Una delle due interroga la banconista sulla qualità del pane di Altamura e intanto interloquisce con loro un giovanotto, più alto di me che, mentre parla, ne approfitta e, saltando la fila, si approvvigiona del pane. Io guardo muto tutta la scena, però mi infastidiscono due cose: lo spreco di un sistema elettronico per non ottenere il rispetto della fila, in senso lato di un diritto, la superficialità dell’addetta verso la sua azienda e quella parte di clientela che si adegua a quel sistema. Con rispetto e seraficità però esplico alla commessa, che arrossisce, le mie considerazioni:

“Io sarei il 32, ma non voglio polemizzare. Semplicemente se c’è un sistema o lo si rispetta o lo si disattiva”. Intanto un ragazzo poco dietro inizia a sbuffare denotando insofferenza, mentre il giovane sgargiante, ascoltando da lontano, ma non troppo, le mie rimostranze ritorna con il numero in mano, scusandosi e dicendo che non era sua intenzione scavalcare la fila.

Io mi schernisco, dicendogli che non era per il minuto più o meno ma per il principio e l’inutilità, altrimenti, del sistema e il ragazzo di cui sopra, quello insofferente: “Ma quante chiacchiere! Queste sono solo chiacchiere!
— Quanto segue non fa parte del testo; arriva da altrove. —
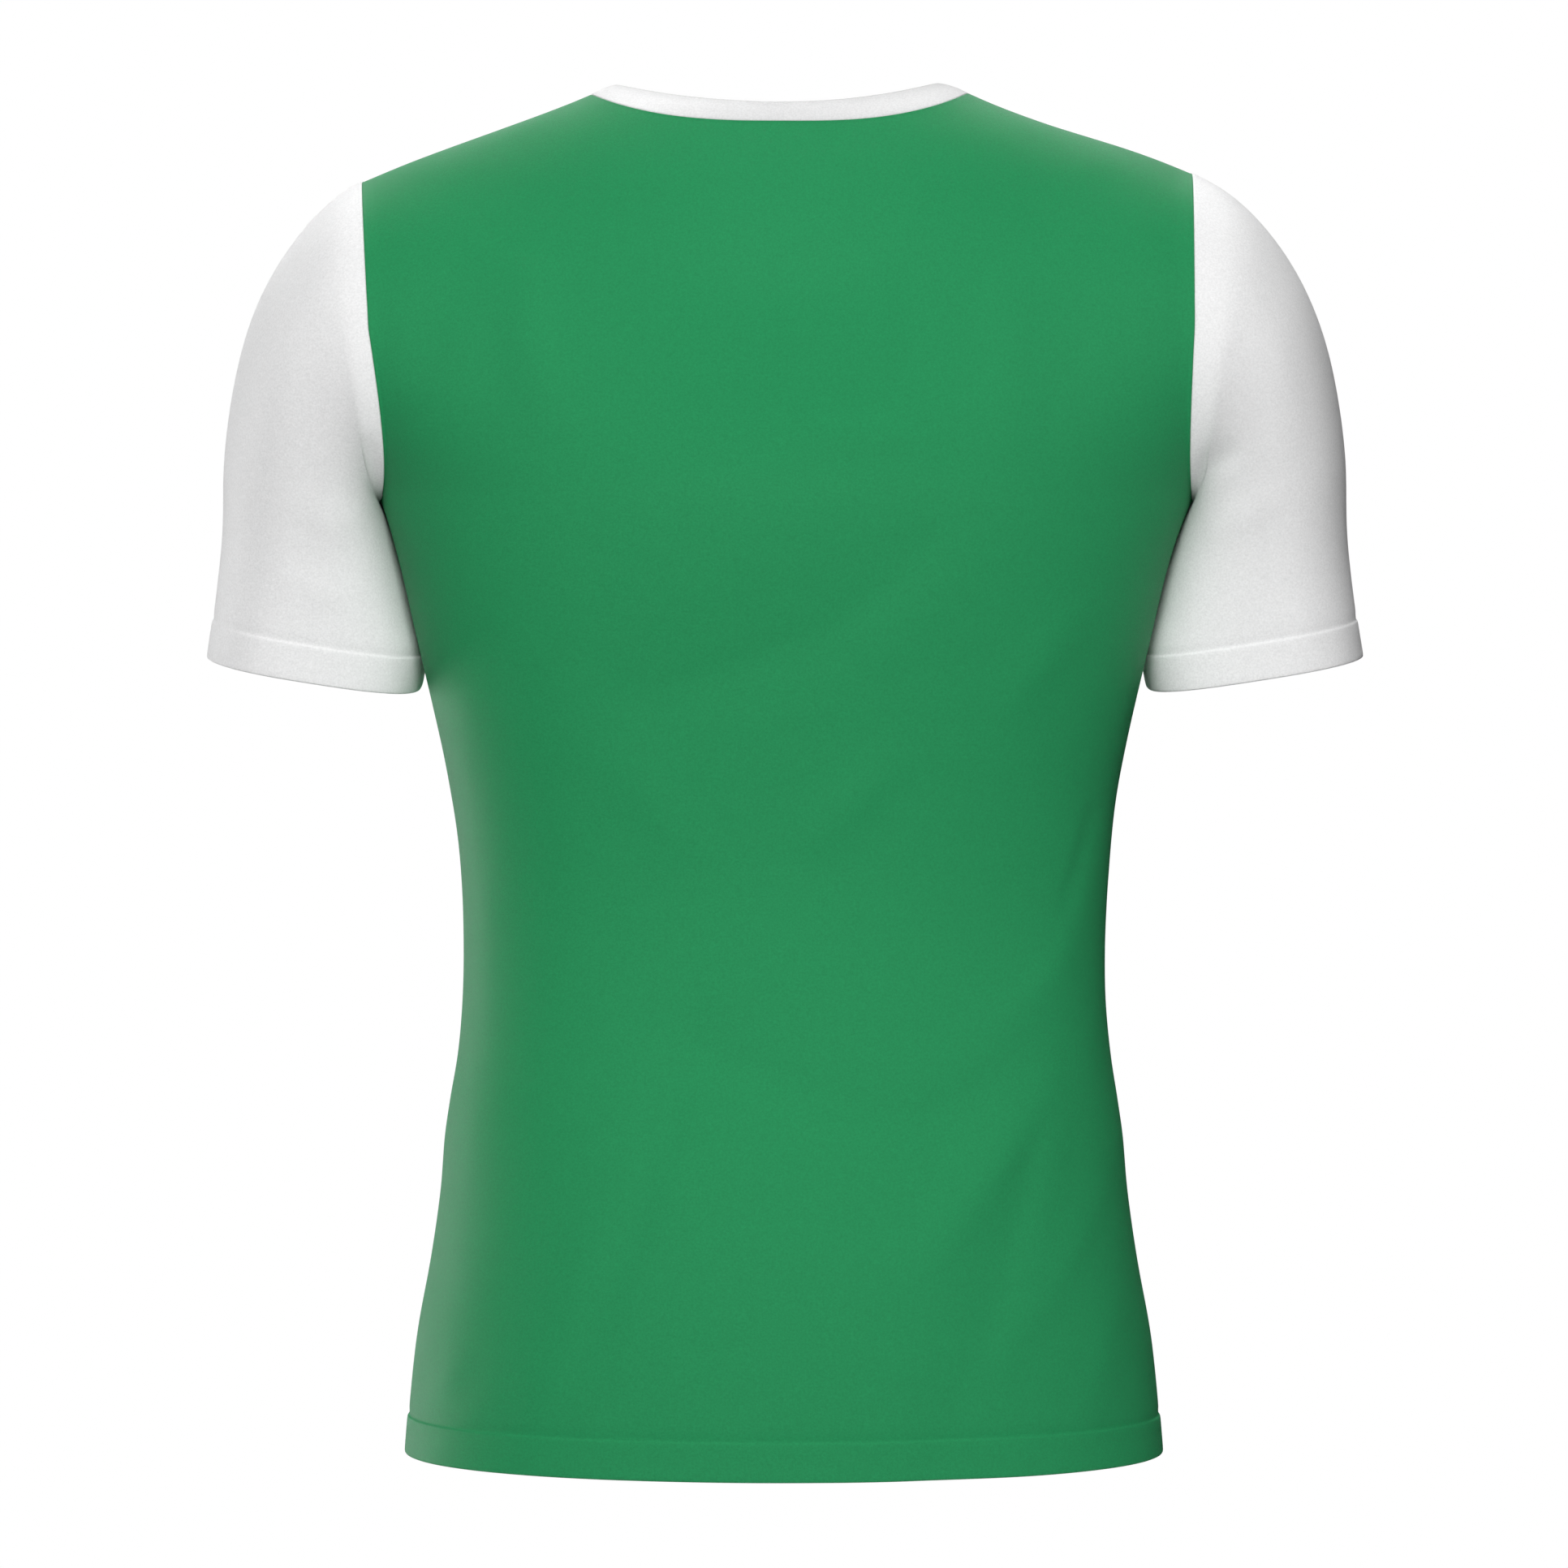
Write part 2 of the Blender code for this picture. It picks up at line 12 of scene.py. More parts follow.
import bmesh
import bpy
import mathutils
import numpy as np
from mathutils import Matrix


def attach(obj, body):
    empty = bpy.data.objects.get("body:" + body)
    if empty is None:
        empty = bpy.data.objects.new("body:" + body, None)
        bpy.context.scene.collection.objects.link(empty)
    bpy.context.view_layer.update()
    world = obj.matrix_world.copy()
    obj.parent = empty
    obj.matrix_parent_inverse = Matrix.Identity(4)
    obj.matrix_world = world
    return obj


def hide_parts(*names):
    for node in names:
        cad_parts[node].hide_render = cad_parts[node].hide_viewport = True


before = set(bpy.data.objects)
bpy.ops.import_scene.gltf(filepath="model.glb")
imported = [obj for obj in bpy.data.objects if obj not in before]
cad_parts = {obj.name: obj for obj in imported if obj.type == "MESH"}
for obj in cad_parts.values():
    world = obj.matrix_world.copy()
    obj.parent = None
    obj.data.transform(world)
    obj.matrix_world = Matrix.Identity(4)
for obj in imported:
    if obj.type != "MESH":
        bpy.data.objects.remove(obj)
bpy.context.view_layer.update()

MM = 0.001  # metres

# Trunk
HEM_Z = -703.0
HEM_DEPTH = 20.0
HEM_SIDE_RISE = 2.5  # the hem is this much higher at the sides, and rows are level from HEM_SIDE_REACH up
HEM_SIDE_REACH = 150.0
UNDERARM_Z = -210.4
SIDES_DIFFER = 30.0  # the two sides are alike from this far below the underarm

# Shoulders: the seam's two ends on each side, as (distance from the middle, height)
SHOULDER_TIP = {"left": (218.4, -44.9), "right": (211.3, -40.4)}
SHOULDER_NECK = {"left": (100.0, -0.3), "right": (95.3, 0.1)}
SHOULDER_BOW = {"left": 0.6, "right": 0.0}  # how far the seam's middle bows up
SHOULDER_WAVE = {"left": 0.3, "right": 1.0}  # how far it then lies above near the tip, below near the neck

# Armholes: an oval from the underarm over the back to the shoulder tip, and down over the front
UNDERARM_X = {"left": 207.9, "right": 210.3}
UNDERARM_Y = 12.0
ARMHOLE_DEPTH = {"back": 69.0, "front": 68.0}
ARMHOLE_HOLLOW = 4.4  # how far it lies inside the line from underarm to tip at half its height
ARMHOLE_LOW_HOLLOW = {"left": 3.7, "right": 1.9}  # and how much farther below that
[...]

Fate solo chiacchiere!”. Decido di chiuderla lì, ricordandogli i principi inderogabili della civile convivenza, il rispetto e l’educazione. Mi allontano pensando al Congo, ai Tutsi ed agli Hutu, alle uccisioni a colpi di machete, alla soppressione di qualsiasi diritto.
Tu, ragazzo che mal sopporti l’attesa e l’educazione in Congo dovresti andare. E ovviamente anch’io!